May 12, 2016
In late June 2013 the Economist underscored the need for stripping Iran of its nuclear program “to stem the rise of Persian power.” A “nuclear Iran,” it asserted, would seriously challenge Western interests in the Middle East and endanger “Israel’s right to exist.” The magazine concluded: “When Persian power is on the rise, it is not the time to back away from the Middle East.” Arguing from the opposite angle, Hillary Mann Leverett, a former U.S. National Security Council official, wrote in March 2015: “In reality, Iran’s rise is not only normal, it is actually essential to a more stable region,” because America’s recent “imperial overstretch” to permanently create a pro-American regional order, and the post-1979 Faustian bargain involving Israel and Saudi Arabia to contain Iranian power, had failed.
President Obama has of late reckoned with this reality, after long denial by successive U.S. administrations since 1979. At the end of the second GCC-U.S. summit meeting in Saudi Arabia held on April 21–22, he delivered two important messages, among others, to the Gulf Arab leaders: that the United States had no interest in direct confrontation with Iran, and that the Gulf leaders should depend more on their military capacities to defend their countries.

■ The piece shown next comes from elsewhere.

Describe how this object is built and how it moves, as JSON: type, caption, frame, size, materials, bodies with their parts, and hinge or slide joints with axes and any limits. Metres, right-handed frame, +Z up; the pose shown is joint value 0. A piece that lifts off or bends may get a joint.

Implicit in Obama’s two messages was another significant message: the United States views Iran as a powerful actor in the Middle East, a reference to what he previously said in his interview with the Atlantic that the GCC should “share the neighborhood” with Iran, provoking sharp reactions from some of the Gulf allies.
Today, the rise of Iran is less of a political topic to debate and more of a reality to recognize. Compared to its Middle Eastern neighbors, Iran has made impressive strides in space technology in the past few years, putting the first satellite into orbit in February 2009; has emerged as a cyber power on the level of China or Russia; and has achieved significant advances in military hardware production, including sophisticated unmanned aerial vehicles, main battle tanks, and medium and long-range ballistic missiles. The Iranian defense industry is making gradual inroads into global armament markets, with Iraq, Syria and Lebanon already receiving regular arms shipments to fight Islamic State and other rebel forces. The Iranian state is capable of projecting force in the Gulf and the Levant, and has often challenged the United States—successfully or not—to stay out of the Gulf region, showing a high degree of foreign-policy independence.
Furthermore, traditional elements of Iranian power, such as its strategic location with unfettered access to the Indian Ocean and considerable control over the Strait of Hormuz in the southern entrance of the Persian Gulf, through which one-third of the world’s seaborne oil shipments passes; its long shorelines on the Caspian Sea, connecting Tehran to the Central Asian states and Russia; a large and educated population; huge reserves of oil and gas; and an expanding industrial base contributing to nearly 40 percent of GDP, despite Western sanctions—all these buttress Iran’s bid for a major power role in the Middle East.
Iran’s Moment in the Middle East
The immediate tipping point for Iran’s rise as a major regional power has been the historic nuclear deal, dubbed the Joint Comprehensive Plan of Action (JCPOA), Tehran and the P5+1 group of states (the United States, the UK, China, France, Russia plus Germany) signed in mid-July 2015, unleashing a rare “Iranian moment.” Politically, the deal forced the Americans to accord legitimacy to an cleric-led country they so far branded a “rogue state” or classified it in the so-called “axis of evil.” Economically, it mostly frees the Iranian economy from UN and Western sanctions to reintegrate into the world economy and thrive, while the West accepts Iran as a strategic partner in the fight against Islamic State violence and extremism.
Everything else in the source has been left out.